Task brief -
Set down, please, exactly the lines below that run from the line with "lower door's rib." to the line with "before = set(bpy.data.objects)", both lines included.

Data extract -
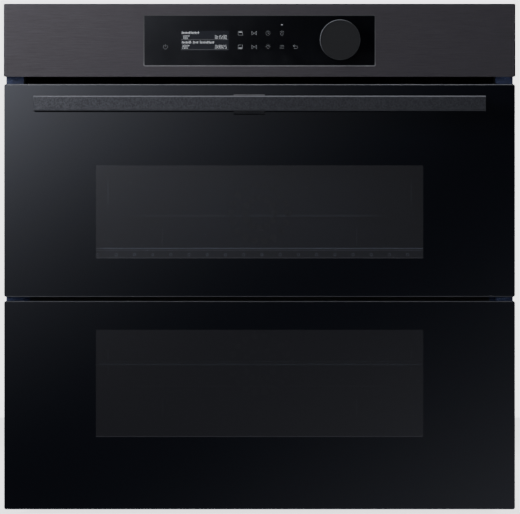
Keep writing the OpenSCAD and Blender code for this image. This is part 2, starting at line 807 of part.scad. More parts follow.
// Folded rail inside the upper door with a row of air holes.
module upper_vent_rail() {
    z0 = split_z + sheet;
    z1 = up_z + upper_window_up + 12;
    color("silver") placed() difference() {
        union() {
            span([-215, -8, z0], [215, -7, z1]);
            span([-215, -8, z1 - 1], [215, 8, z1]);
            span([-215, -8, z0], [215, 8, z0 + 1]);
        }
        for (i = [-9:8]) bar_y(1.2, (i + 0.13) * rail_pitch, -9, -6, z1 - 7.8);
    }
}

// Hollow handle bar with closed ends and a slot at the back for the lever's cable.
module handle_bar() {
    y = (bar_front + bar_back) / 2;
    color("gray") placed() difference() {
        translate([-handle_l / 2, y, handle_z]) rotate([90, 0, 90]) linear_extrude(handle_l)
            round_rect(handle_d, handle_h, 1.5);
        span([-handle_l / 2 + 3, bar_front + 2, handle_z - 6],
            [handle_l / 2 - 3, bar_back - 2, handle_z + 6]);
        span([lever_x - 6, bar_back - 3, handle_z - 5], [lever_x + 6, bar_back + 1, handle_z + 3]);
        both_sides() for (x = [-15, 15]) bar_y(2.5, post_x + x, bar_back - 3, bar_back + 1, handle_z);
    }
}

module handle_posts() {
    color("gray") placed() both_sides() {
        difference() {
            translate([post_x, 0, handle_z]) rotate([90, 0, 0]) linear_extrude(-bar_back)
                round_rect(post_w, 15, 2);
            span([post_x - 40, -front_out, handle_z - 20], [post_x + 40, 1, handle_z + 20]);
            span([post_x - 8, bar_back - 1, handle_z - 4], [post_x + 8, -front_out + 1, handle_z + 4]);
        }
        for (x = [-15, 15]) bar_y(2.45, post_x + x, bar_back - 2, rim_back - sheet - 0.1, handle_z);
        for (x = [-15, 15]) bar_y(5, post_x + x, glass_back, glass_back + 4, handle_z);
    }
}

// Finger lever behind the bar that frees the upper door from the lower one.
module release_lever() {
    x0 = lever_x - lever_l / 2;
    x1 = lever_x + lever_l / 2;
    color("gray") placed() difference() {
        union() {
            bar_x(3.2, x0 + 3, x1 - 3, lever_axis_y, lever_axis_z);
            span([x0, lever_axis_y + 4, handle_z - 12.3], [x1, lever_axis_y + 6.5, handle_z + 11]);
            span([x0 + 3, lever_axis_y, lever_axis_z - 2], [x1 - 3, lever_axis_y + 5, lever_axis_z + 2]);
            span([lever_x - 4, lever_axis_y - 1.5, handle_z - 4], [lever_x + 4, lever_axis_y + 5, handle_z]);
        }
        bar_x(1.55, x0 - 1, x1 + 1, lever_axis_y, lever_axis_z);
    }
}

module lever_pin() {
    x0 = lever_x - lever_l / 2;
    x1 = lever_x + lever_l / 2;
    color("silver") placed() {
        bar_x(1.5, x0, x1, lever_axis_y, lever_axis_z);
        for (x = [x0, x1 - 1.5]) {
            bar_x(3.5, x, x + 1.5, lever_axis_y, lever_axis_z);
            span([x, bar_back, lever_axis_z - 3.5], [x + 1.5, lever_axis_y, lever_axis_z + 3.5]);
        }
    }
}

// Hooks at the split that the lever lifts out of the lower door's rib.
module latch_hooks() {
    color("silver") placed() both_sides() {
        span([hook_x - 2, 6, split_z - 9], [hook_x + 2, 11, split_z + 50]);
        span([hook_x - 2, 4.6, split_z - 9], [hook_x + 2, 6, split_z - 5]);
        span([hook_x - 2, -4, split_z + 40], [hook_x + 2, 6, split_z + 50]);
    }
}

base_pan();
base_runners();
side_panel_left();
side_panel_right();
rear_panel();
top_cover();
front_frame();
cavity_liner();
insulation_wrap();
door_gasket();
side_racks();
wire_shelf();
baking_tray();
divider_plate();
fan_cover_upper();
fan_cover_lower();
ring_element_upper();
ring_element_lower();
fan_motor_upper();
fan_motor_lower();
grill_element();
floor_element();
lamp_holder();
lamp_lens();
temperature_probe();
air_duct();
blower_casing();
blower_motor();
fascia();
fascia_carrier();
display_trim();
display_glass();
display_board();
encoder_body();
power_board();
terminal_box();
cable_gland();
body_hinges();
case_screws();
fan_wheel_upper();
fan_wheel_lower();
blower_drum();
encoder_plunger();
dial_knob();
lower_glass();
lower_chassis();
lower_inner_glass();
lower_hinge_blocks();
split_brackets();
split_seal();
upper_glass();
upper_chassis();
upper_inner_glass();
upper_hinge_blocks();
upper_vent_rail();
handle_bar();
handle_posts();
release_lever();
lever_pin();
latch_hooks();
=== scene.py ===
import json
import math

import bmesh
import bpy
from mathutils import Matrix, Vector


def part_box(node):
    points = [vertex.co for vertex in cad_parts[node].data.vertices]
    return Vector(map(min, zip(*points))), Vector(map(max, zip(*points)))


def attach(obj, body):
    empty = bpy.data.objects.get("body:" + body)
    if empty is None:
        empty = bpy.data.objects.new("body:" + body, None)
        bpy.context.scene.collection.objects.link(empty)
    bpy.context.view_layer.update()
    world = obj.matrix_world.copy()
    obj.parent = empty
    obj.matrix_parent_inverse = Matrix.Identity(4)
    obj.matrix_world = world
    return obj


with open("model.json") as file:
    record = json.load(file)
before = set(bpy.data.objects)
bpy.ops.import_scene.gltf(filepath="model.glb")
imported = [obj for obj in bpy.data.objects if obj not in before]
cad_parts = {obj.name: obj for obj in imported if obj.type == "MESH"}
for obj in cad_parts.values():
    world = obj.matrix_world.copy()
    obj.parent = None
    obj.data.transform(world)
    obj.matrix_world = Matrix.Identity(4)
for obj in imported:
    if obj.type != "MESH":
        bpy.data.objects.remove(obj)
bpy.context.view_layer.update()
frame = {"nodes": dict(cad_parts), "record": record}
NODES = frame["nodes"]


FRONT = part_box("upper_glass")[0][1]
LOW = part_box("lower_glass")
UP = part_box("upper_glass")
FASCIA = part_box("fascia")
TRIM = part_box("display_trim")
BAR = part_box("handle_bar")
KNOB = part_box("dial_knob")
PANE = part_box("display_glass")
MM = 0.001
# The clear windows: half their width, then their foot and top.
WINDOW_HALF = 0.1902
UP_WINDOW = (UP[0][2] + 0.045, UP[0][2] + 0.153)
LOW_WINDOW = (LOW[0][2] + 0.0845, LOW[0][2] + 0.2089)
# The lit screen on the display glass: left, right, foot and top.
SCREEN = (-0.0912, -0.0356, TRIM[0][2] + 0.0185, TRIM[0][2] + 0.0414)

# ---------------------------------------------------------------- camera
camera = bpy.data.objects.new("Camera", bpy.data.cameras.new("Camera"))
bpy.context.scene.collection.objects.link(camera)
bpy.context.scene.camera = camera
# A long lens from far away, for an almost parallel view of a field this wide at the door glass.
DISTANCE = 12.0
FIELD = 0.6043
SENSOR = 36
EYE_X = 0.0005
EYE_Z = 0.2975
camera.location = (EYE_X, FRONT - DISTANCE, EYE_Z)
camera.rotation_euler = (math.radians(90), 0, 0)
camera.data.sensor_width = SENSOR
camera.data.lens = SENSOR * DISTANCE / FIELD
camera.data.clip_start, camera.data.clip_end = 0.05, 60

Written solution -
// Hooks at the split that the lever lifts out of the lower door's rib.
module latch_hooks() {
    color("silver") placed() both_sides() {
        span([hook_x - 2, 6, split_z - 9], [hook_x + 2, 11, split_z + 50]);
        span([hook_x - 2, 4.6, split_z - 9], [hook_x + 2, 6, split_z - 5]);
        span([hook_x - 2, -4, split_z + 40], [hook_x + 2, 6, split_z + 50]);
    }
}

base_pan();
base_runners();
side_panel_left();
side_panel_right();
rear_panel();
top_cover();
front_frame();
cavity_liner();
insulation_wrap();
door_gasket();
side_racks();
wire_shelf();
baking_tray();
divider_plate();
fan_cover_upper();
fan_cover_lower();
ring_element_upper();
ring_element_lower();
fan_motor_upper();
fan_motor_lower();
grill_element();
floor_element();
lamp_holder();
lamp_lens();
temperature_probe();
air_duct();
blower_casing();
blower_motor();
fascia();
fascia_carrier();
display_trim();
display_glass();
display_board();
encoder_body();
power_board();
terminal_box();
cable_gland();
body_hinges();
case_screws();
fan_wheel_upper();
fan_wheel_lower();
blower_drum();
encoder_plunger();
dial_knob();
lower_glass();
lower_chassis();
lower_inner_glass();
lower_hinge_blocks();
split_brackets();
split_seal();
upper_glass();
upper_chassis();
upper_inner_glass();
upper_hinge_blocks();
upper_vent_rail();
handle_bar();
handle_posts();
release_lever();
lever_pin();
latch_hooks();
=== scene.py ===
import json
import math

import bmesh
import bpy
from mathutils import Matrix, Vector


def part_box(node):
    points = [vertex.co for vertex in cad_parts[node].data.vertices]
    return Vector(map(min, zip(*points))), Vector(map(max, zip(*points)))


def attach(obj, body):
    empty = bpy.data.objects.get("body:" + body)
    if empty is None:
        empty = bpy.data.objects.new("body:" + body, None)
        bpy.context.scene.collection.objects.link(empty)
    bpy.context.view_layer.update()
    world = obj.matrix_world.copy()
    obj.parent = empty
    obj.matrix_parent_inverse = Matrix.Identity(4)
    obj.matrix_world = world
    return obj


with open("model.json") as file:
    record = json.load(file)
before = set(bpy.data.objects)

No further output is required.